Click the "Search Log Group" button
Click to the right of the filter box to choose an appropriate time window
Enter a metric filter pattern to scope your search

Finding Alerts

The search pattern "Alert - Alerts" will find the text of every alert produced by Datomic. The "Alert" matches each alert, and the "- Alerts" filters redundant summary messages.

The example below demonstrates reviewing a week's worth of alerts. The single event that matches is a transient DynamoDB request failure, so not a problem.

Finding Logs by Message

CLI Tool

The CLI Tools allow you to list logs between a starting time --tod and some minutes in the past --minutes-back.

The datomic log list command can be piped to grep with the -B 1 option to be used to find specific logs for a given time period:

datomic log list my-datomic-system \
-f all --tod 2019-06-24T03:41:23.491 --minutes-back 150 \
| grep -B 1 CloudWatchMetrics

The preceding command will find all logs labeled "CloudWatchMetrics" from March 6th, 2019, 1:11:23.491am until March 6th, 2019, 3:41:23.491am.

AWS Console

The image below shows using the CloudWatch filter and pattern syntax to find all logs whose Msg is "CodeDeployEvent".

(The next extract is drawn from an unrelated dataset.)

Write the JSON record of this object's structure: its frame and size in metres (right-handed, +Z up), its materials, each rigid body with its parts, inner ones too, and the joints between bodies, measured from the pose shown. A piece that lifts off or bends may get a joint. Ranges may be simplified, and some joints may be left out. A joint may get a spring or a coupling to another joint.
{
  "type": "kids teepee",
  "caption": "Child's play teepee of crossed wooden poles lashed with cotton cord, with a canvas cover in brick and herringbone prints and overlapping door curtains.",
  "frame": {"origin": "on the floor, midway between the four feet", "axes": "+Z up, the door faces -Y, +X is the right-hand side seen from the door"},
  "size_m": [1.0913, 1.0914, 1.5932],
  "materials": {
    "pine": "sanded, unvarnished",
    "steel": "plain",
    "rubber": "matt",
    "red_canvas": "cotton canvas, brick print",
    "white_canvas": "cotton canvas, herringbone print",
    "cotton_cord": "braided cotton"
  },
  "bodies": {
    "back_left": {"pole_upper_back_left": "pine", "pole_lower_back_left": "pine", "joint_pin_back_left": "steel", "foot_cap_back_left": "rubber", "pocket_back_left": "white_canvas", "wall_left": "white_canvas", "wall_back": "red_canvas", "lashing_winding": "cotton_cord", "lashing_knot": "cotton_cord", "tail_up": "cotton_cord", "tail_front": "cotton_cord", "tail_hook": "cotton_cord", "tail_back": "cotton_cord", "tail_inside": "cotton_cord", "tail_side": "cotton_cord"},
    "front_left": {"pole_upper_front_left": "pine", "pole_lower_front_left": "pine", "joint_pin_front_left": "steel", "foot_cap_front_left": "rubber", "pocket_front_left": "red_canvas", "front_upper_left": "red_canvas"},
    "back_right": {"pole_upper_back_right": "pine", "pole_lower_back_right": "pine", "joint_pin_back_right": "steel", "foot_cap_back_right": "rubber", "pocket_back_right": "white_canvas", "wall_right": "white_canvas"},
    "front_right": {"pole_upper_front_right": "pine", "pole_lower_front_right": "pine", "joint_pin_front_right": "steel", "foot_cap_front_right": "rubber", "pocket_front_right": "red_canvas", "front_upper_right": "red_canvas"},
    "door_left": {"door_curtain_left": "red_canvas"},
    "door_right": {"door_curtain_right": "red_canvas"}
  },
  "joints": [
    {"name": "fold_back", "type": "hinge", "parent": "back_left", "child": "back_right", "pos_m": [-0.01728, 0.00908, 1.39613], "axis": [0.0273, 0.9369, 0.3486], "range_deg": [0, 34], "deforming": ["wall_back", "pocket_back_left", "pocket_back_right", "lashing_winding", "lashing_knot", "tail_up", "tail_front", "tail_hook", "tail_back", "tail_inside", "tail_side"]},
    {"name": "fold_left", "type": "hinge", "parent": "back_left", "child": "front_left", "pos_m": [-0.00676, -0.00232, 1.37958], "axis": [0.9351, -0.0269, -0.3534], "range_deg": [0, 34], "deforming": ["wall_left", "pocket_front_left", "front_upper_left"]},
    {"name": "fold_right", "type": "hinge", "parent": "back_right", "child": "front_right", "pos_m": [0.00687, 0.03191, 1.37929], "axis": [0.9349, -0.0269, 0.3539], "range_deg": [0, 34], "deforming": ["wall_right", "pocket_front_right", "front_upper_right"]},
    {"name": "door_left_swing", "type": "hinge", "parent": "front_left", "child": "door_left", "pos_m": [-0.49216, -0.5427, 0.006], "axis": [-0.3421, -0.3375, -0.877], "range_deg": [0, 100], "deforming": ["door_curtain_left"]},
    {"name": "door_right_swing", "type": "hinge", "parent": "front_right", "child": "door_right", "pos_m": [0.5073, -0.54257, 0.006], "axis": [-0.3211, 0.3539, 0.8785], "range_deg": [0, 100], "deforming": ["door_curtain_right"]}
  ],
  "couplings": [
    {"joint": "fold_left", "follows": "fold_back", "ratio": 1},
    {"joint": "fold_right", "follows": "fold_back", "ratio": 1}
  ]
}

The brackets {} identify the query as a JSON metric filter
The $ is a placeholder for log entry as a whole
The dot syntax scopes the search to the individual key Msg

Metrics Produced by Datomic Cloud

Datomic compute nodes publish Cloudwatch Metrics as follows:

Namespace is DatomicCloud
Dimensions are your system name and your compute stack name

Datomic reports a large number of distinct metrics, many of which are useful primarily for Datomic support. The most useful metrics for operators fall into three categories:

Troubleshooting metrics are helpful for troubleshooting problems
Request metrics measure the request load on a system, and can act as autoscaling triggers for query groups
Capacity metrics measure the size of the database and indexes, and are helpful in sizing your primary compute group

These key metrics are summarized below.

Metric	Category	Units	Description
Alerts	Troubleshooting	Count	Number of alerts written to Cloudwatch logs
JvmFreeMb	Troubleshooting	Mb	Free JVM memory
HttpDirectOpsPending	Request	Count	Total number of HTTP direct requests started
HttpDirectThrottled	Request	Count	HTTP requests rejected because server too busy
HttpEndpointOpsPending	Request	Count	Total number of client requests started
HttpEndpointThrottled	Request	Count	Client requests rejected because server too busy
Datoms	Capacity	Count	Number of datoms in a database
IndexMemMb	Capacity	Mb	Total size of the in-memory indexes on a node
NodeDbCount	Capacity	Count	Number of databases being served by node

Logs Produced by Datomic Cloud

Datomic writes Cloudwatch Logs as follows:

The "Log Group" name is the name of the Datomic system
Each EC instance will create a log stream named by the convention {system}-{group}-{instance-id}-{timestamp}

Datomic Cloud Dashboards

When you launch a compute group, it automatically creates a dashboard named datomic-(name)-(region) that you can view in the AWS Console.

The primary compute stack creates a large dashboard, suitable for viewing on a large ops monitor screen:

Each dashboard widget tells a story. For example, the DynamoDB Usage widget tracks DynamoDB AutoScaling of reads (left axis) and writes (right axis). In the image below you can see DynamoDB write provisioning (the green line) scaling up for a four-hour period during a batch load, and then scaling back down to almost nothing.

A query group stack creates a dashboard that is a subset of the information shown for a primary compute group.